A good step is to check we agree with Wilkinson in the special case that $a=0,b=\infty,\sigma^2=1$. In this case, the term $$\Phi(\frac{b-x_i}{\sigma}) – \Phi(\frac{a-x_i}{\sigma}) = 1-\Phi(-x_i) = \Phi(x_i),$$ and similarly for the term in the numerator. This result cross-checks with Wilkinson. Also remember to change the initialize step 1 to choose $x_0$ from the range of interest.

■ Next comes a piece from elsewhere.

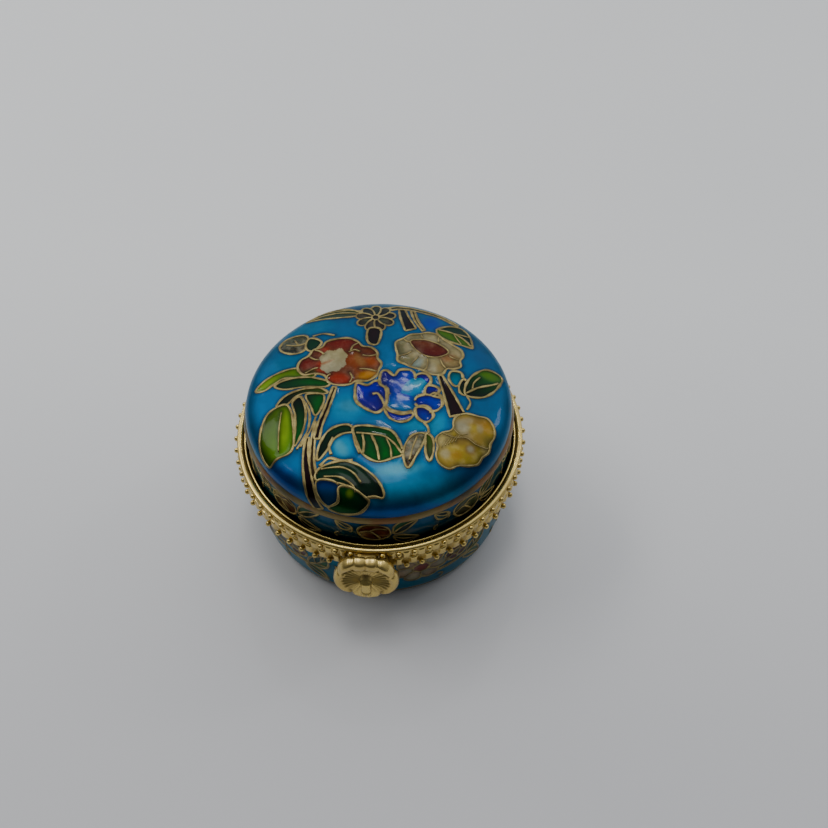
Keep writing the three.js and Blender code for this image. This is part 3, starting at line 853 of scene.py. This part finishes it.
def lidWallPicture(radius):
    # dark blossoms, leaves and little scrolls in turn round the wall, from behind the hinge and back
    p = Picture(lid["wallWireWidth"])
    low, middle, high = partHeight + 2.0, partHeight + 4.7, partHeight + 7.4
    count = lid["wallBlossoms"]
    around = 2 * math.pi * radius
    pairs = (("garnet", "brick"), ("bark", "sage"), ("navy", "cobalt"), ("rust", "garnet"))
    for number in range(count):
        x = (number - count // 2) * around / count + 0.9
        first, second = pairs[(number + 4) % len(pairs)]
        p.cell([(x - 2.4, middle + 0.4), (x - 1.6, high - 0.9), (x + 0.2, high - 0.5),
                (x + 2.2, high - 1.3), (x + 2.6, middle - 0.6), (x + 0.9, low + 1.0),
                (x - 1.4, low + 1.3)], first, second, direction=(0.3, 1), mottle=0.2)
        p.wire([(x - 2.2, middle), (x - 0.5, middle + 0.5), (x + 1.1, low + 1.3)], 0.8)
        p.wire([(x - 0.5, middle + 0.5), (x + 0.6, middle + 1.2), (x + 2.2, middle + 0.9)], 0.8)
        p.leaf((x + 3.1, middle - 0.2), (x + 7.0, high - 0.3), 2.3, "fern", "pine", bend=0.5)
        p.leaf((x + 3.1, middle - 1.0), (x + 7.2, low + 0.6), 1.9, "bottle", "pine", bend=-0.5)
        p.leaf((x - 3.2, middle + 0.6), (x - 5.8, high - 0.4), 1.7, "teal", "pine", bend=0.3)
        for side in (-1, 1):
            p.wire(spiral(x - 4.6 + side * 0.9, middle - 0.6 + side * 0.9, 0.7, side), 0.8)
    p.settle()
    return p


def spiral(x, y, reach, side):
    # a curl of one and a quarter turns whose radius grows with the angle
    t = np.linspace(0.6, 1, 9)
    angle = t * 2.6 * math.pi
    return np.stack([x + side * reach * t * np.cos(angle), y + reach * t * np.sin(angle)], -1)


def unevenness(points):
    # slow waves in the fired glass: three crossed sines of a few millimetres, upright only
    x, y, z = points[..., 0], points[..., 1], points[..., 2]
    wave = (np.sin(1.1 * x + 0.4 * y) + np.sin(1.4 * y - 0.5 * x + 1)
            + 0.4 * np.sin(2.3 * x + 1.9 * y + 2))
    return np.stack([0 * x, 0 * x, lid["unevenness"] * wave * (z > 25)], -1)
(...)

### The rejection rate and numerical stability

The good news for this sampler is that the mean of the truncated normal $N_{(a,b)}(\cdot; x_i,\sigma^2)$ is guaranteed to remain in the truncation interval, which means the rejection rate is not going to be problematic (unless for some reason $\sigma^2$ is unusually large, which should be designed in tandem with $\text{supp}(p)$ to avoid this issue). The rejection rate is a problem when the mean $x_i$ of the underlying, non-truncated normal is not in the interval $(a,b)$, and more elaborate algorithms exist (or use a different proposal). Another critical issue in this case is that $\Phi(\frac{b-x_i}{\sigma}) – \Phi(\frac{a-x_i}{\sigma})$ becomes numerically unstable, tends to zero. We would be able to get away with $x/0$ or $0/x$ in $A$, but we might also have the numerically disastrous $0/0$. Thankfully, we do not have these problems.

### Conclusion

Samplers are delicate probabilistic objects, treat them with care.